Yes, I would be happy to take such a patch.

Could you point me to patches/code that I can look at to understand the implications of separate compilation?

There's a TODO in NVPTXAsmPrinter, but that's an ABI compatibility
issue, which isn't a problem if you're compiling everything with
clang.

The "mark everything as internal" code is in
CodeGenModule::getLLVMLinkageForDeclarator -- that's the big one, off
the top of my head.

What LLVM optimizations benefit from whole-program compilation mode?

Many interprocedural optimizations will not fire on externally-visible
ODR functions (basically, anything "inline" or a template that's not
"static" or in an anon namespace).

I believe, for CUDA specifically, there's an optimization for const
__restrict pointers that lets us translate reads into __ldg
instructions, but we can't do this when the function is not internal.
I am not sure, though.

What, if anything, breaks if I use it for separate compilation?

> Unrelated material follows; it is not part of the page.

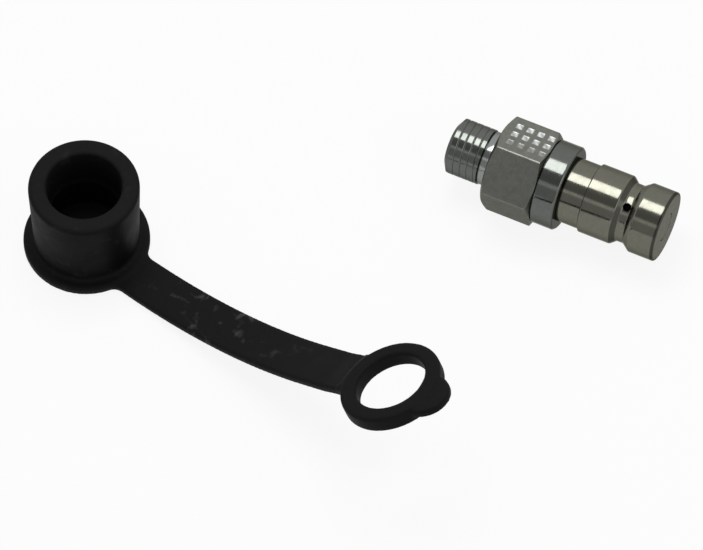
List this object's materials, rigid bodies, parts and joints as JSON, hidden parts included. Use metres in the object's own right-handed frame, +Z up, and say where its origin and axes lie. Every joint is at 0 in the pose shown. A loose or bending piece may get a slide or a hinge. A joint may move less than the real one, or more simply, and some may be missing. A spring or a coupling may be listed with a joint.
{
  "type": "test point coupling",
  "caption": "Steel plug-in hydraulic test point with threaded stud, hexagon, locking groove and flush valve, with its strapped rubber dust cap beside it.",
  "frame": {"origin": "on the nipple's axis at the hexagon's sealing shoulder, where the stud leaves it", "axes": "+X along the nipple's axis from the sealing shoulder towards the valve face, +Z up from the surface that nipple and cap lie on"},
  "size_m": [0.1214, 0.087, 0.0323],
  "materials": {
    "zinc_steel": "satin",
    "barrel_steel": "satin",
    "poppet_steel": "satin",
    "guide_steel": "satin",
    "spring_wire": "satin",
    "seal_rubber": "matte",
    "backup_plastic": "matte",
    "cap_rubber": "matte"
  },
  "bodies": {
    "coupling": {"hex_body": "zinc_steel", "nipple_barrel": "barrel_steel", "spring_guide": "guide_steel", "retaining_ring": "spring_wire", "valve_spring": "spring_wire", "barrel_seal": "seal_rubber", "backup_ring": "backup_plastic", "dust_cap": "cap_rubber"},
    "poppet": {"valve_poppet": "poppet_steel", "poppet_seal": "seal_rubber"}
  },
  "joints": [
    {"name": "valve_slide", "type": "slide", "parent": "coupling", "child": "poppet", "axis": [-1, 0, 0], "range_m": [0, 0.003], "stiffness_N_per_m": 800, "springref_m": -0.003, "deforming": ["valve_spring"]}
  ]
}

See above, and my previous email.

Regards,

-Justin

Thanks. I’ll take a look.

> There's a TODO in NVPTXAsmPrinter, but that's an ABI compatibility
> issue, which isn't a problem if you're compiling everything with
> clang.

Can you verify if the bug in ptxas for which this patch (https://reviews.llvm.org/D22428)`` was submitted still exists with CUDA 8.0? If you have the buggy CUDA program I can check.

Thanks,
Arpith

Can you verify if the bug in ptxas for which this patch (⚙ D22428 [NVPTX] Force minimum alignment of 4 for byval arguments of device-side functions.) was submitted still exists with CUDA 8.0?

Even if it's fixed in CUDA 8, clang still supports old CUDA versions,
so I'm not sure there's much we could do, unless you want LLVM to
detect the CUDA version.

But I am 95% sure that Art tested on CUDA 8 and the bug still exists there.

The main impact is that the optimizer in general knows it sees all the uses of every variables and function. It means the ABI/calling convention can be changed, arguments can be eliminated, there is less tradeoff inlining a function when there is a single use, global variable can be turned into local variable sometimes, alias analysis is a lot better for global variables, etc.